2015 Beckman Symposium   

Jeffery Johnston, PhD

Presentation Date:

Jeffery Johnston, PhD

Career Advancement within the University

Vanderbilt University

Stevenson Professor of Chemistry
Beckman Scholars Program Director & Mentor, Vanderbilt University

Professor Johnston obtained his B.S. (Honors) in Chemistry (summa cum laude) in 1992 from Xavier University. While at Xavier, he completed his undergraduate thesis research with Professor Robert G. Johnson. He continued his training in organic chemistry at the Ohio State University working with Leo A. Paquette. In 1997, he moved to Harvard to join Professor David A. Evans as an NIH postdoctoral fellow. He began his independent career at Indiana University in 1999 and was ultimately promoted to Professor of Chemistry with tenure. In 2006, he moved with his research group to Vanderbilt University where he is currently a Stevenson Professor of Chemistry and a member of the Vanderbilt Institute of Chemical Biology. He is also Director of the VU-Beckman Scholars Program for undergraduate research. His research program has been recognized by several organizations, including the Boehringer-Ingelheim New Investigator Award, the Yamanouchi and Astellas faculty awards, an Amgen Young Investigator Award, and an Eli Lilly Grantee Award. At Indiana University, he received the IU Outstanding Junior Faculty Award, as well as an IU Trustees Teaching Award. In 2011, he was elected a Fellow of the American Association for the Advancement of Science (AAAS), awarded a Stevenson Endowed Chair, and was a recipient of the Chancellor's Award for Research. He was a 2013 Japan Society for the Promotion of Science (JSPS) Fellow, and received the ACS Arthur C. Cope Scholar Award in 2014. Recent leadership positions in which he has served include the Executive Committees of Vanderbilt University’s Strategic Planning and Faculty Senate, as well as the American Chemical Society’s Division of Organic Chemistry.

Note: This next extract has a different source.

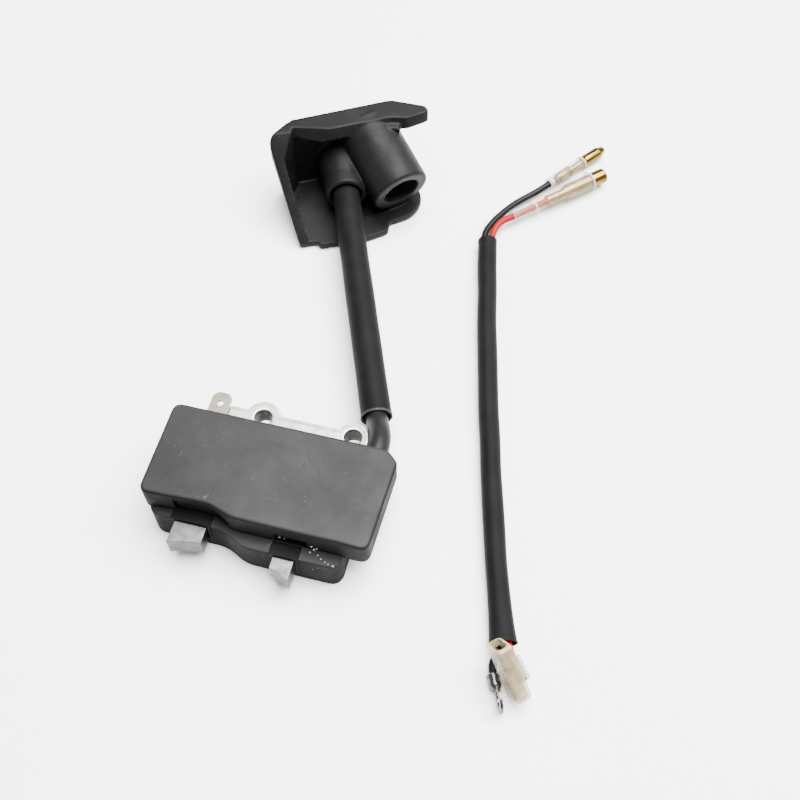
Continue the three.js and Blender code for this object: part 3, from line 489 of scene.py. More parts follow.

Prof. Johnston’s former students have entered diverse fields, including both academic (research and primarily undergraduate institutions) and industrial (from biotech to ‘big pharma’, medicinal to process and agricultural chemistry, and sales and contract research positions) areas. His ability to predict the outcome of a chemical reaction is far better than his ability to predict the ultimate career outcome for a student with a brilliant mind and incredible talent!